*** Material provided

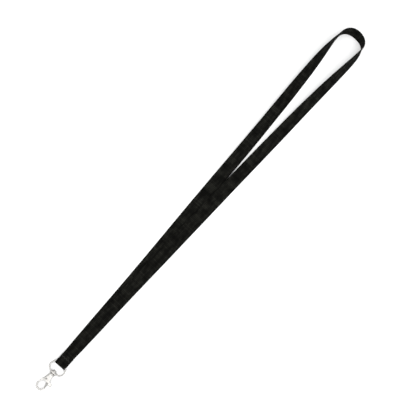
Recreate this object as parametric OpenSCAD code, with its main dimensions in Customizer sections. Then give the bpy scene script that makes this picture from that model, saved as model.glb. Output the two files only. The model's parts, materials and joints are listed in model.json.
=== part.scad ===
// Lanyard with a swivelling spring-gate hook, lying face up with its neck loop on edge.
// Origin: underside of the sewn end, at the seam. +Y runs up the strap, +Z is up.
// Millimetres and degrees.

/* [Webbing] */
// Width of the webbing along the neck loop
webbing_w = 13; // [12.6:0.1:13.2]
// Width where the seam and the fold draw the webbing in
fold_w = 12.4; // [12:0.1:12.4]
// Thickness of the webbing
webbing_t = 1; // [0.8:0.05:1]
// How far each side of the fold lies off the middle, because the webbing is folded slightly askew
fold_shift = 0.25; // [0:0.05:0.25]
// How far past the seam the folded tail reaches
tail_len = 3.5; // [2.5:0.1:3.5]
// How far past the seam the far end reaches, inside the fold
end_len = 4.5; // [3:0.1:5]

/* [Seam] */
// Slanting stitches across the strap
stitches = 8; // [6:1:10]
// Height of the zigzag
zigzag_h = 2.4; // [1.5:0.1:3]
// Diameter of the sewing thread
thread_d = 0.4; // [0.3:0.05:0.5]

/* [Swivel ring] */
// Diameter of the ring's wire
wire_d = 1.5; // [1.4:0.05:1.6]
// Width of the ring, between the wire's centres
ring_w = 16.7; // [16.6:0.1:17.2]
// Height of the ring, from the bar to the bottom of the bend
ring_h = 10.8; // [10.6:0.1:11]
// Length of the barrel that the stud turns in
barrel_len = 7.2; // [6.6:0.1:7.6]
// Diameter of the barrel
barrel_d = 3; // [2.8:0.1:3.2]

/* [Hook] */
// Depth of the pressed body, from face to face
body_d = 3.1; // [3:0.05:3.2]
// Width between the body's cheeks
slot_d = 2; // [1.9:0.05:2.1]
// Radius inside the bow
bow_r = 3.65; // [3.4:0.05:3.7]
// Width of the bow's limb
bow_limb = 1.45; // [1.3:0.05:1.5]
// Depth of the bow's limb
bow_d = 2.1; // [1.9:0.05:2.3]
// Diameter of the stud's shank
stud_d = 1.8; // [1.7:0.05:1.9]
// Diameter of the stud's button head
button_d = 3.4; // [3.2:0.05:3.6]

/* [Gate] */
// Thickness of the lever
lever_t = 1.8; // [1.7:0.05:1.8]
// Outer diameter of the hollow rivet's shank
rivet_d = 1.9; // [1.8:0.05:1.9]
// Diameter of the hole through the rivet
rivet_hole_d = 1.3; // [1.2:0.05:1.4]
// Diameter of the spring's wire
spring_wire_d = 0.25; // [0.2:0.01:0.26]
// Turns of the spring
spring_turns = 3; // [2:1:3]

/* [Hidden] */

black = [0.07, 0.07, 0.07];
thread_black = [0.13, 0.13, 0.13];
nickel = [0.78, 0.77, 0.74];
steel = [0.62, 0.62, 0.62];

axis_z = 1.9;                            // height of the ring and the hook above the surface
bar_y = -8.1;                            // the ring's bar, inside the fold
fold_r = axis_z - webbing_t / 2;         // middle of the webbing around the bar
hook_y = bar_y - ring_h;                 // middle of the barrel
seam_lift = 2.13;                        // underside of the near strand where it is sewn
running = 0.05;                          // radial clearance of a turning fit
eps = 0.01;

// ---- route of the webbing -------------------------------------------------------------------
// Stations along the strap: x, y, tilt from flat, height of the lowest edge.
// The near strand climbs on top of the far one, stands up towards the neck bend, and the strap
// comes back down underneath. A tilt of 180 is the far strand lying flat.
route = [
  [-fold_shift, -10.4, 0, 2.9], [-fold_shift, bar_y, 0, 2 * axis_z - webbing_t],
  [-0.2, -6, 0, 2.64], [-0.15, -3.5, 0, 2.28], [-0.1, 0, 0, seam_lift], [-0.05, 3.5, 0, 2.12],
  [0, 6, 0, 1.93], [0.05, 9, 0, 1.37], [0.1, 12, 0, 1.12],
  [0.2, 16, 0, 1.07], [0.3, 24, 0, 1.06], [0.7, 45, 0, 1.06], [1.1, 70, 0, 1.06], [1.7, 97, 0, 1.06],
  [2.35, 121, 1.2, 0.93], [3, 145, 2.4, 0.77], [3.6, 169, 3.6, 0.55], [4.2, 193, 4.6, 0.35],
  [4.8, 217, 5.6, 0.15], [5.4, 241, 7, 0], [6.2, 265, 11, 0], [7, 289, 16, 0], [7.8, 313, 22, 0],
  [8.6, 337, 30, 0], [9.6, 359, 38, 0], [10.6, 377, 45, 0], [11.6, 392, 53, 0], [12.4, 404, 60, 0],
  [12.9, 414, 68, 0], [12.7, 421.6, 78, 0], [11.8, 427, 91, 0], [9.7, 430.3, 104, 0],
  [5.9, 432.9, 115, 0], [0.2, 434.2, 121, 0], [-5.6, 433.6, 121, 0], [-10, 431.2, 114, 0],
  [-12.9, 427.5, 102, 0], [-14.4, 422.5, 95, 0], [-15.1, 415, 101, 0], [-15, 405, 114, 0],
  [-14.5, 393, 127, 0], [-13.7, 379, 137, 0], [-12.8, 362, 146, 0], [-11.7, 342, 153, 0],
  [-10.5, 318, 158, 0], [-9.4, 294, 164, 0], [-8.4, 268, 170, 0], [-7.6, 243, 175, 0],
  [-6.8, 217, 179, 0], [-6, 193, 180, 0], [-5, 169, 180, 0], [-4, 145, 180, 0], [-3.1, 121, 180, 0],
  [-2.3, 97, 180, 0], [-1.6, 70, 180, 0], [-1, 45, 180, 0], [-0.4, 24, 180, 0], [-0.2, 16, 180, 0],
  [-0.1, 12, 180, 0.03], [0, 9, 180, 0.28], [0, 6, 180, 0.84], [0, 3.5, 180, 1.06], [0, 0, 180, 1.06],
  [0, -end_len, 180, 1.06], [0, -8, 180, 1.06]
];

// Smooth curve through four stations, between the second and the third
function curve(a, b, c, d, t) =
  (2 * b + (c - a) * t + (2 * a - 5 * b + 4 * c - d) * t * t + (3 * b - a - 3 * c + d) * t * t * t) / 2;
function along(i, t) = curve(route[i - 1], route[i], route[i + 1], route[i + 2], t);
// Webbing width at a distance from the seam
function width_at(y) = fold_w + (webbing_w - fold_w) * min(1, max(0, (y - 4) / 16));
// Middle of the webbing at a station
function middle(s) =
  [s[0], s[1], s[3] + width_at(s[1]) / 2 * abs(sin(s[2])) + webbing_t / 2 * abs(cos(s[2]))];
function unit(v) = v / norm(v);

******

Exercise directions | Copy out the listing above, line by line and exactly, from its first line to the line holding "thread_d = 0.4; // [0.3:0.05:0.5]", inclusive.

Correct output |
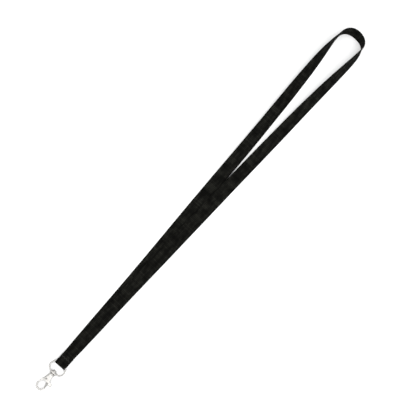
Recreate this object as parametric OpenSCAD code, with its main dimensions in Customizer sections. Then give the bpy scene script that makes this picture from that model, saved as model.glb. Output the two files only. The model's parts, materials and joints are listed in model.json.
=== part.scad ===
// Lanyard with a swivelling spring-gate hook, lying face up with its neck loop on edge.
// Origin: underside of the sewn end, at the seam. +Y runs up the strap, +Z is up.
// Millimetres and degrees.

/* [Webbing] */
// Width of the webbing along the neck loop
webbing_w = 13; // [12.6:0.1:13.2]
// Width where the seam and the fold draw the webbing in
fold_w = 12.4; // [12:0.1:12.4]
// Thickness of the webbing
webbing_t = 1; // [0.8:0.05:1]
// How far each side of the fold lies off the middle, because the webbing is folded slightly askew
fold_shift = 0.25; // [0:0.05:0.25]
// How far past the seam the folded tail reaches
tail_len = 3.5; // [2.5:0.1:3.5]
// How far past the seam the far end reaches, inside the fold
end_len = 4.5; // [3:0.1:5]

/* [Seam] */
// Slanting stitches across the strap
stitches = 8; // [6:1:10]
// Height of the zigzag
zigzag_h = 2.4; // [1.5:0.1:3]
// Diameter of the sewing thread
thread_d = 0.4; // [0.3:0.05:0.5]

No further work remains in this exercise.